--- Begin Collected data ---

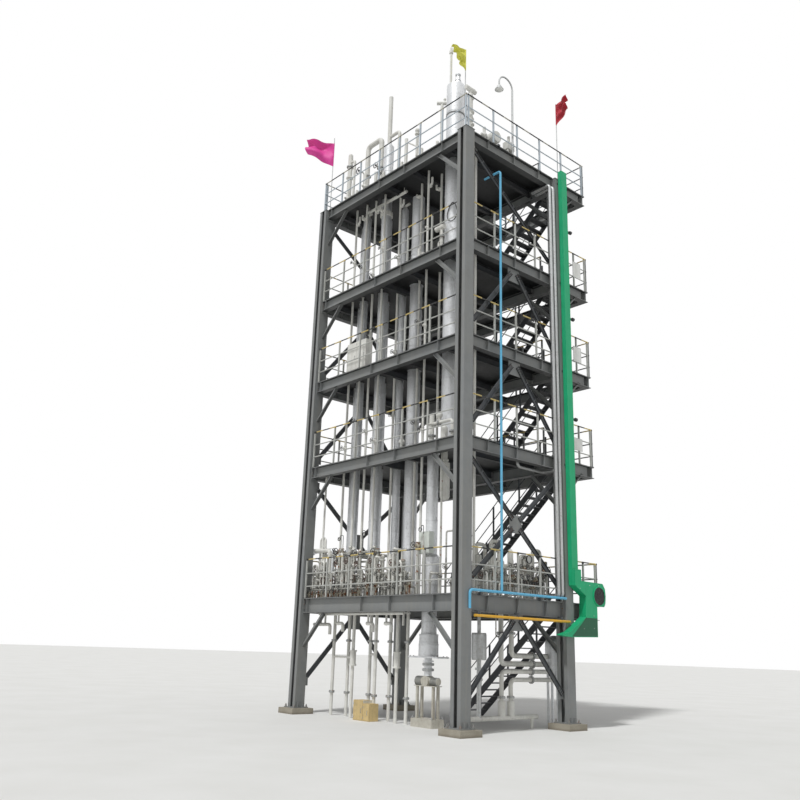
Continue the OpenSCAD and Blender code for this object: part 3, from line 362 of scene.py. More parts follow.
# %% [markdown]
# Finishes on the solids
#
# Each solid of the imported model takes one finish. Only the material changes: the solids
# stay where they are.

# %% Hand out the finishes
NODES_IN = [
    (concrete, "pedestals"),
    (steel_grey, "columns edge_beams side_beams knee_braces gussets"),
    (steel_dark, "joists side_braces stair_stringers stair_treads stair_rails service_brackets"),
    (deck_plate, "deck_plates strip_plates"),
    (rail_grey, "front_rails right_rails left_rails"),
    (rail_dark, "back_rails well_rails"),
    (cladding, "main_column second_column slim_columns corner_pipe deck_vessel reboiler"),
    (cladding, "column_heads column_feet ground_tank"),
    (pipe_white, "thin_risers roof_pipes roof_vents roof_plant hung_pipes hung_vessel"),
    (pipe_white, "ground_pipes ground_header deck_plant cabinets"),
    (valve_pale, "valve_sets side_valves"),
    (galvanised, "ground_vessel conduits roof_lamp flag_poles"),
    (duct_green, "green_duct duct_mouth"),
    (pump_cream, "reboiler_pump"),
    (wheel_red, "handwheels"),
    (water_blue, "water_pipe water_branch"),
    (gas_yellow, "gas_pipe"),
]
FINISH_OF = {name: finish for finish, names in NODES_IN for name in names.split()}
for name, solid in solids.items():
    solid.data.materials.clear()
    solid.data.materials.append(FINISH_OF.get(name, galvanised))
    for face in solid.data.polygons:
        face.use_smooth = False
print("replaced by cloth below:", sorted(set(solids) - set(FINISH_OF)))

# %% [markdown]
# Tools for small pieces
#
# Rings, tubes and bolts are all that most fittings need. Each is added to a bmesh, a
# mesh that is built in code, so that hundreds of them become one object with one finish.

# %% Turned shapes
def on_circle(radius, turn, z=0.0):
    return Vector((radius * math.cos(turn), radius * math.sin(turn), z))


def skin(bm, rings, closed=False):
    """Faces from ring to ring. The two ends are capped, or joined if the rings close up."""
    for low, high in zip(rings, rings[1:] + rings[:1] if closed else rings[1:]):
        for i in range(len(low)):
            k = (i + 1) % len(low)
            bm.faces.new((low[i], low[k], high[k], high[i]))
    if not closed:
        bm.faces.new(rings[0][::-1])
        bm.faces.new(rings[-1])


def lathe(bm, place, profile, sides=24):
    """Turns a closed profile of (radius, height) round the Z axis of place."""
    skin(bm, [[bm.verts.new(place @ on_circle(r, 2 * math.pi * i / sides, z)) for r, z in profile]
              for i in range(sides)], closed=True)


def spun(bm, place, profile, sides=24):
    """Turns an open profile whose ends are capped with flat faces."""
    skin(bm, [[bm.verts.new(place @ on_circle(r, 2 * math.pi * i / sides, z))
               for i in range(sides)] for r, z in profile])


def upright(x, y, z):
    return Matrix.Translation(at(x, y, z))


def facing(place, way):
    """A frame at place whose Z axis looks along way."""
    return Matrix.Translation(place) @ Vector(way).to_track_quat("Z", "Y").to_matrix().to_4x4()


trial = bmesh.new()
lathe(trial, upright(0, 0, 0), [(0.1, 0.0), (0.2, 0.0), (0.2, 0.1)])
print("a turned ring with three edges has", len(trial.faces), "faces")
trial.free()


def finished(bm, name, material, smooth=True):
    """The object of a bmesh, riding on the tower, in the slot of its finish."""
    bmesh.ops.recalc_face_normals(bm, faces=bm.faces)
    mesh = bpy.data.meshes.new(name)
    bm.to_mesh(mesh)
    bm.free()
    mesh.materials.append(material)
    piece = bpy.data.objects.new(name, mesh)
    bpy.context.scene.collection.objects.link(piece)
    if smooth:
        mesh.shade_smooth()
        mesh.set_sharp_from_angle(angle=math.radians(35))
    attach(piece, "root")
    print(name, "has", len(mesh.polygons), "faces")
    return piece


# %% [markdown]
# Bands round the cladding
#
# Where two lengths of sheet meet, one is pushed over the other and rolled to a raised
# bead, and a thin strap runs round it. A turned profile of a low double bead gives both.
# The joints are a metre apart.

# %% Sheet bands
def band(bm, x, y, radius, z, wide=0.034):
    r, edge = radius / 1000, wide / 2
    lathe(bm, upright(x, y, z),
          [(r - 0.002, -edge), (r + 0.004, -edge + 0.003), (r + 0.0045, -0.004), (r + 0.008, 0.0),
           (r + 0.0045, 0.004), (r + 0.004, edge - 0.003), (r - 0.002, edge)], 48)


def lap_seam(bm, x, y, radius, low, high, turn):
    """The upright lap of the sheets with a rivet every 200 mm."""
    r, middle, out = radius / 1000, at(x, y, low), on_circle(1, turn)
    side = Vector((-out.y, out.x, 0))
    lap = [middle + out * (r + deep) + side * off for deep, off in
           ((-0.002, -0.014), (0.0025, -0.012), (0.0025, 0.012), (-0.002, 0.014))]
    rise = Vector((0, 0, (high - low) / 1000))
    skin(bm, [[bm.verts.new(p + up) for p in lap] for up in (Vector(), rise)])
    for k in range(int((high - low) / 200)):
        rivet = middle + out * (r + 0.002) + Vector((0, 0, 0.1 + k * 0.2))
        spun(bm, facing(rivet, out), [(0.006, 0), (0.0045, 0.0025)], 6)


# The columns again, with the heights of foot and head.
TALL = [(*MAIN, DECKS[1], ROOF + 2600), (*SECOND, FLOOR, ROOF - 320)] + \
    [(*p, FLOOR, ROOF + 2000 if i == 1 else ROOF - 400) for i, p in enumerate(SLIM)]
SHEET = 1000
LOWEST_BAND = (60, 350, *[250] * len(SLIM))
CLAD = [(x, y, r, low + up, high) for (x, y, r, low, high), up in zip(TALL, LOWEST_BAND)] + \
    [(*REBOILER, 250, 1670, 1980), (1290, -1100, 155, 4210, 6900), (1760, -1100, 130, 5710, 6590),
     (2600, -655, 185, 1700, 2200), (2540, 2330, 240, 1440, 2060)]
bands = bmesh.new()
for x, y, radius, low, high in CLAD:
    joints = int((high - low) / SHEET)
    for i in range(1, joints + 1):
        band(bands, x, y, radius, low + i * (high - low) / (joints + 1))
    lap_seam(bands, x, y, radius, low + 20, high - 20, math.radians(25 + 40 * (radius % 7)))
finished(bands, "cladding_bands", cladding)

# %% [markdown]
# Base plates and their anchors
#
# Every column stands on a plate that four anchor bolts hold to the pedestal, with a bed of
# grout under it. Each bolt carries a washer, two nuts and the bare end of its thread.
# Small upright stiffeners join the plate to the column.

# %% Drum and block
def raised(here, z):
    return here @ Matrix.Translation((0, 0, z))


def drum(bm, place, radius, low, high, sides=24):
    spun(bm, place, [(radius, low), (radius, high)], sides)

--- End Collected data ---

## [What is needed]
Print exactly, and only, the lines beginning at the top of the listing and ending at the line with "return Vector((radius *".

## [Answer to the exercise]
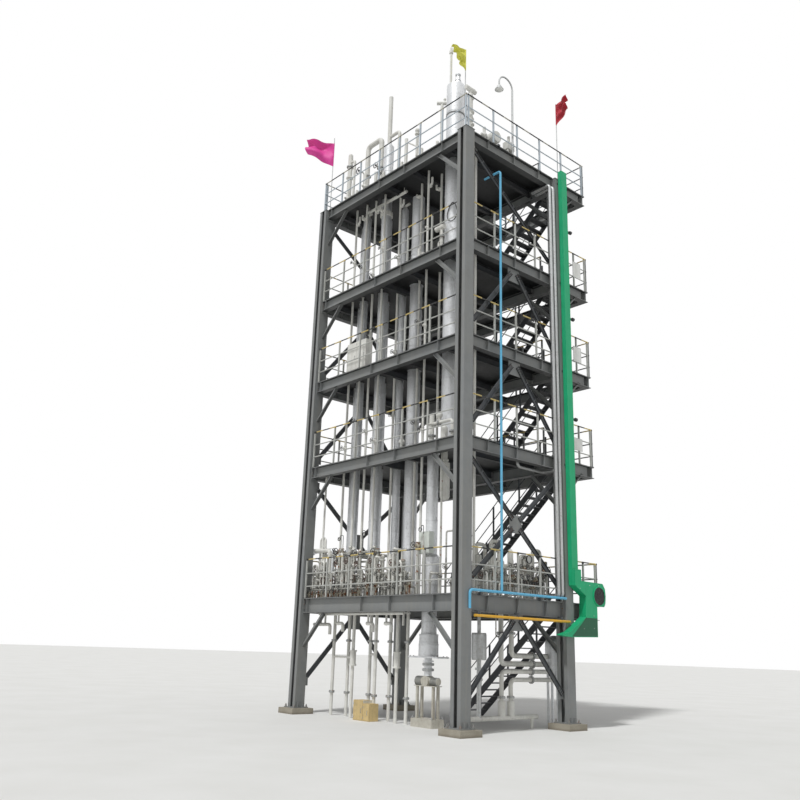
Continue the OpenSCAD and Blender code for this object: part 3, from line 362 of scene.py. More parts follow.
# %% [markdown]
# Finishes on the solids
#
# Each solid of the imported model takes one finish. Only the material changes: the solids
# stay where they are.

# %% Hand out the finishes
NODES_IN = [
    (concrete, "pedestals"),
    (steel_grey, "columns edge_beams side_beams knee_braces gussets"),
    (steel_dark, "joists side_braces stair_stringers stair_treads stair_rails service_brackets"),
    (deck_plate, "deck_plates strip_plates"),
    (rail_grey, "front_rails right_rails left_rails"),
    (rail_dark, "back_rails well_rails"),
    (cladding, "main_column second_column slim_columns corner_pipe deck_vessel reboiler"),
    (cladding, "column_heads column_feet ground_tank"),
    (pipe_white, "thin_risers roof_pipes roof_vents roof_plant hung_pipes hung_vessel"),
    (pipe_white, "ground_pipes ground_header deck_plant cabinets"),
    (valve_pale, "valve_sets side_valves"),
    (galvanised, "ground_vessel conduits roof_lamp flag_poles"),
    (duct_green, "green_duct duct_mouth"),
    (pump_cream, "reboiler_pump"),
    (wheel_red, "handwheels"),
    (water_blue, "water_pipe water_branch"),
    (gas_yellow, "gas_pipe"),
]
FINISH_OF = {name: finish for finish, names in NODES_IN for name in names.split()}
for name, solid in solids.items():
    solid.data.materials.clear()
    solid.data.materials.append(FINISH_OF.get(name, galvanised))
    for face in solid.data.polygons:
        face.use_smooth = False
print("replaced by cloth below:", sorted(set(solids) - set(FINISH_OF)))

# %% [markdown]
# Tools for small pieces
#
# Rings, tubes and bolts are all that most fittings need. Each is added to a bmesh, a
# mesh that is built in code, so that hundreds of them become one object with one finish.

# %% Turned shapes
def on_circle(radius, turn, z=0.0):
    return Vector((radius * math.cos(turn), radius * math.sin(turn), z))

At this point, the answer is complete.